AIM » Return a copy of every line in the records that includes the word "scene".

╔══

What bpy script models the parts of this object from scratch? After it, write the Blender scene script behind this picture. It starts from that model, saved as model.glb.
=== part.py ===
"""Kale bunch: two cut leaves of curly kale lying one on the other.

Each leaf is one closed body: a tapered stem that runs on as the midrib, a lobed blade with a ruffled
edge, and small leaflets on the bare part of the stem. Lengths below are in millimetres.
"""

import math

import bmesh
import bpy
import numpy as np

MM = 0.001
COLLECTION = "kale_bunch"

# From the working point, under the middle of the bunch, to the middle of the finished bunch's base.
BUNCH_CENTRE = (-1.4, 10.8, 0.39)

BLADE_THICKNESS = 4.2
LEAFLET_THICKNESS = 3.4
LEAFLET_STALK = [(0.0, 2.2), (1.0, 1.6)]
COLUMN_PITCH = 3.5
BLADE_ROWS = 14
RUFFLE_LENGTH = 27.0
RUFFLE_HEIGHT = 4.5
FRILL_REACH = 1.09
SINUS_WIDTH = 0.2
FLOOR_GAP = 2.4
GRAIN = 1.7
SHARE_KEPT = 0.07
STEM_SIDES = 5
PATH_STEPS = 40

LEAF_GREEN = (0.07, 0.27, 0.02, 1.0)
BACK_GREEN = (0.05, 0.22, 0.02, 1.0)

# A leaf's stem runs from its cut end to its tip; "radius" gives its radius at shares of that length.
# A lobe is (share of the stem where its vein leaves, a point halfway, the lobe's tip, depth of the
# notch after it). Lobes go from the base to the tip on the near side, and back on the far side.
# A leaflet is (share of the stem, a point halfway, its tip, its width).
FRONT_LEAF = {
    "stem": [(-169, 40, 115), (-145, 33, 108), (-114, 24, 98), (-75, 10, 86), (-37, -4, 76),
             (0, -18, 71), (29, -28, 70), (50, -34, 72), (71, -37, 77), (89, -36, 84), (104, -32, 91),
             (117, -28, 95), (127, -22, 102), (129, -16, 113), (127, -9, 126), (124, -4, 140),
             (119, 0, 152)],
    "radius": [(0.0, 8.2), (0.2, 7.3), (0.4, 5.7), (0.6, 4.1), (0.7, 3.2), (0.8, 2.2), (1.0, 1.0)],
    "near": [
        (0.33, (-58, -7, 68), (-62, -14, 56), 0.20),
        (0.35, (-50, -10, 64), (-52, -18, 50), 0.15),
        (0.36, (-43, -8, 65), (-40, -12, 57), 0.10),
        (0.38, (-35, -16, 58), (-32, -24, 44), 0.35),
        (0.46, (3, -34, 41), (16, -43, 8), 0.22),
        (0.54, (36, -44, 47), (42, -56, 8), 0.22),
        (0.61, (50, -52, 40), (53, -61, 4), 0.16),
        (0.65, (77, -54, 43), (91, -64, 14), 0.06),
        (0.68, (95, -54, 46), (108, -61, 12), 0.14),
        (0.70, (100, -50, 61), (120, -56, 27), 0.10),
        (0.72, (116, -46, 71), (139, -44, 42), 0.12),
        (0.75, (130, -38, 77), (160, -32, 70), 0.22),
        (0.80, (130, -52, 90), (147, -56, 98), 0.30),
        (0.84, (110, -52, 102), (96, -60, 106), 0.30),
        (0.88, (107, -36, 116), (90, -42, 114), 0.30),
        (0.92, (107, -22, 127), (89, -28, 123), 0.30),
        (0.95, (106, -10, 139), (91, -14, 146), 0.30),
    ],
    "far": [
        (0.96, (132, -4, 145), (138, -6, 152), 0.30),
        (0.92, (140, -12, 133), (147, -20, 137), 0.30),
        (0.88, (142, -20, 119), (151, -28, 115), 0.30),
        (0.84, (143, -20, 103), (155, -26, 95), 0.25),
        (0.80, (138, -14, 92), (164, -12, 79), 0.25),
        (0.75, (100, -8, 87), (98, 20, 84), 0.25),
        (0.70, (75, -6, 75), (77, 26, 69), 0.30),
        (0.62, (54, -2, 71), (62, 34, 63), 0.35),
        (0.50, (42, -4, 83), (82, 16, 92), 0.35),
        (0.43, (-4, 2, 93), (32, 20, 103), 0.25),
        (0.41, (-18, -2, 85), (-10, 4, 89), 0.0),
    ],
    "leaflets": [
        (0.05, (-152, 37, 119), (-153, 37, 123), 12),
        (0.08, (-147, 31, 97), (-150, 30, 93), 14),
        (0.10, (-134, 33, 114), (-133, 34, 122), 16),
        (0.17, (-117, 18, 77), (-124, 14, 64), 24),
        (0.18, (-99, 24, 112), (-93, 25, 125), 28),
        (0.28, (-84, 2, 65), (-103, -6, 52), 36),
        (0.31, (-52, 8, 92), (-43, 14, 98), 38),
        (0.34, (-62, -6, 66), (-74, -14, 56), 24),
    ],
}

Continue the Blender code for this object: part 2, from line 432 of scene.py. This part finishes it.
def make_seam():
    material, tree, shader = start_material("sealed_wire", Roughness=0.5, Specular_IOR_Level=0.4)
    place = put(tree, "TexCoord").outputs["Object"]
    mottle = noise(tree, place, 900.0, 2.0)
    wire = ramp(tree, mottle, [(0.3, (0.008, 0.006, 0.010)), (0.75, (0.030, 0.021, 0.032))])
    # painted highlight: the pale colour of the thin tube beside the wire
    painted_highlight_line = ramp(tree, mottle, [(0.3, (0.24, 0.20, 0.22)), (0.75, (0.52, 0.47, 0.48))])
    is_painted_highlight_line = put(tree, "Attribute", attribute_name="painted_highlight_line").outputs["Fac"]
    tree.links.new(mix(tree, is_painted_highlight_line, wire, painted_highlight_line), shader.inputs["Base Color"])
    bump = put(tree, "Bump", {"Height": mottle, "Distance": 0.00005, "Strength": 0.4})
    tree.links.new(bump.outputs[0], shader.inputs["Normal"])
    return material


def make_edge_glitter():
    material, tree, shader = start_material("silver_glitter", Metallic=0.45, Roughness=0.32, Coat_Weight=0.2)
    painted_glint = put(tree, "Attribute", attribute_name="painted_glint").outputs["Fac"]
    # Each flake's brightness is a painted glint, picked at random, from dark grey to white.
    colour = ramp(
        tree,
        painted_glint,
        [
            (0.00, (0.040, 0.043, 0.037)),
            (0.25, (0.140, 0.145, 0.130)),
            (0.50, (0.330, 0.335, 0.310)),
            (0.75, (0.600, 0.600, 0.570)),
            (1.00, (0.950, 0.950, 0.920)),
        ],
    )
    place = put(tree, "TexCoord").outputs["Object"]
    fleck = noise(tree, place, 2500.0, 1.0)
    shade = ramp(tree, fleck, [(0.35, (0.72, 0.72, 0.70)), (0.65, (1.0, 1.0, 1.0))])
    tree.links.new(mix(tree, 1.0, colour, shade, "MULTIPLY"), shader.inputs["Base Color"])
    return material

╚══

EXPECTED ANSWER »
What bpy script models the parts of this object from scratch? After it, write the Blender scene script behind this picture. It starts from that model, saved as model.glb.
Continue the Blender code for this object: part 2, from line 432 of scene.py. This part finishes it.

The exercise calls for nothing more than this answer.